I know you are successful at what you do. But, usually you judge them small things which you are hard pressed to count as more than simple moments when you finally adopted a caregiver skill (berating yourself for taking so long to get it). Or it may be when you create an activity that does produce contented involvement! Or, how about that time the visit at the doctor went well because of your planning! My proposal here is that we need to learn to celebrate our successes much more! Just as you have to keep learning about your person to know what moves them toward contented involvement, you also need to be self-aware about meaningful rewards for your successes. We may not be able to afford to buy ourselves a new car each time, but perhaps we could: have a scoop of ice cream, enjoy a really good cup of coffee, close our eyes, breathe deeply and dive deep into a rich smile, utter a “Thank You!” just loud enough, or call a friend who will listen and smile with us. We need to bank an interior reservoir of good that we can drink from when times get tough.

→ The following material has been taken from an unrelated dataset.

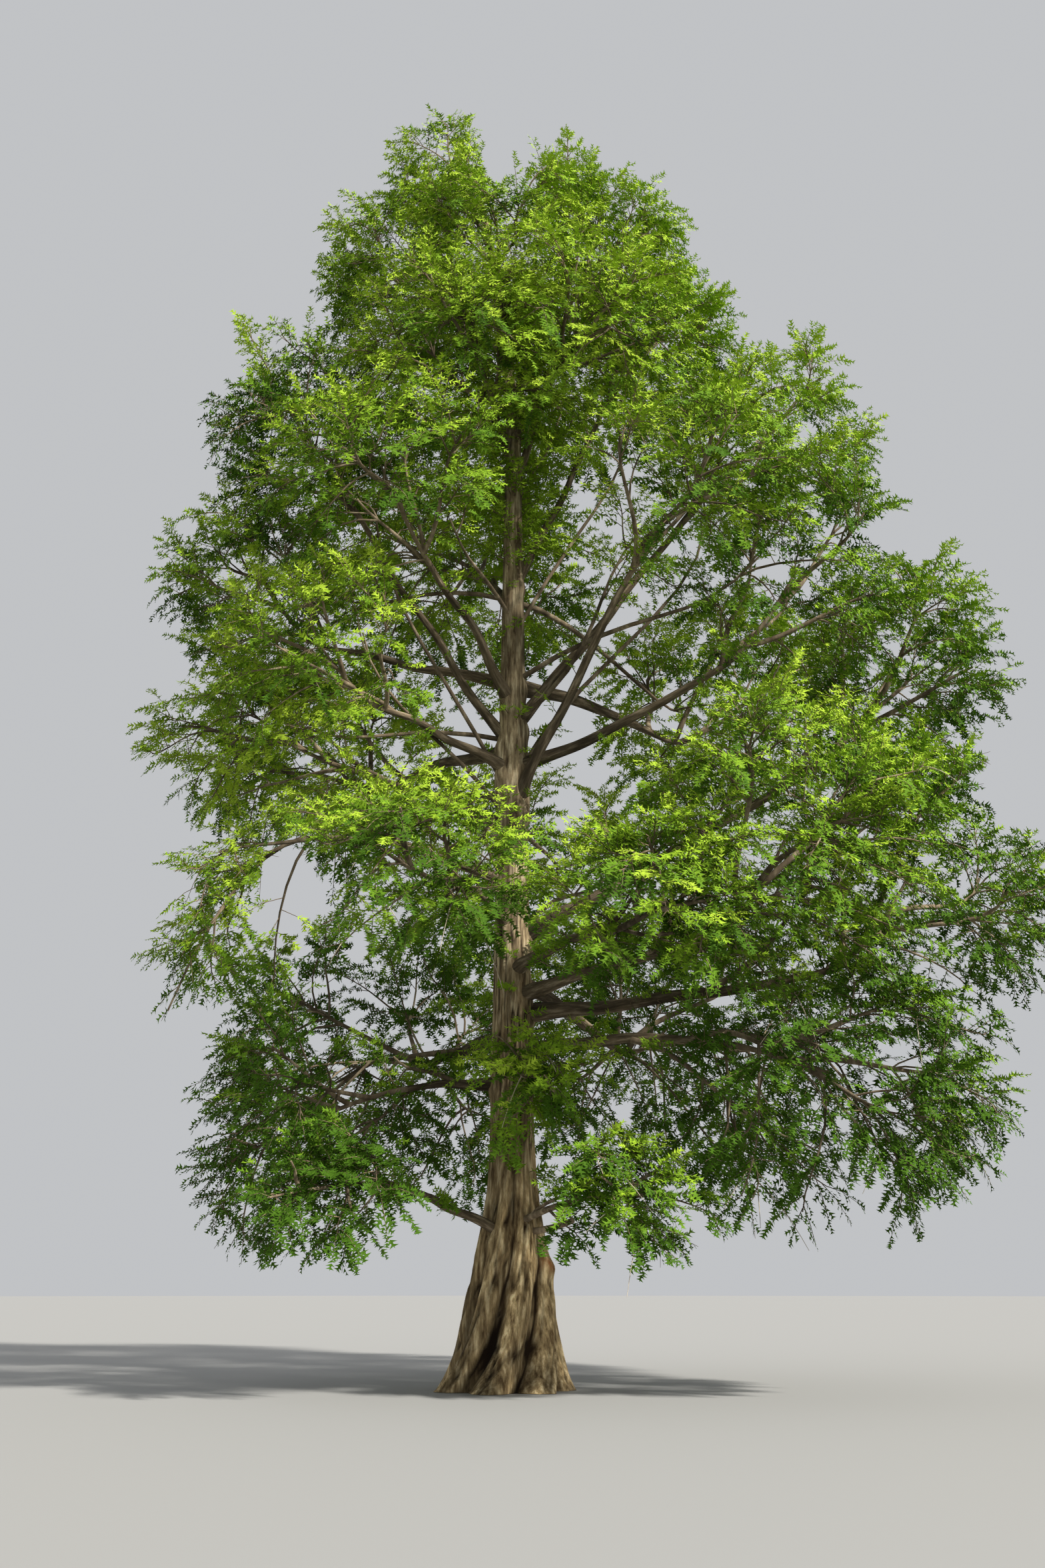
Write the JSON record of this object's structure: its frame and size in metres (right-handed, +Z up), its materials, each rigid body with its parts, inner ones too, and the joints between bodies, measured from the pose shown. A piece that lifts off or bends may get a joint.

That November is declared National Caregiver Month is a testament to all this. I, personally, value the time, commitment and energy you offer, and so does your community. You make North Central Florida a better place to be. When I was at the Gainesville Alzheimer’s Walk on October 10, I was blown away by the number of people who turned out even in the rain! Now that is commitment worth applauding out loud! In November National Caregiver Month, you are recognized publicly for all the work you do in private, but I am pushing you further. I want you to learn to pat yourself on the back.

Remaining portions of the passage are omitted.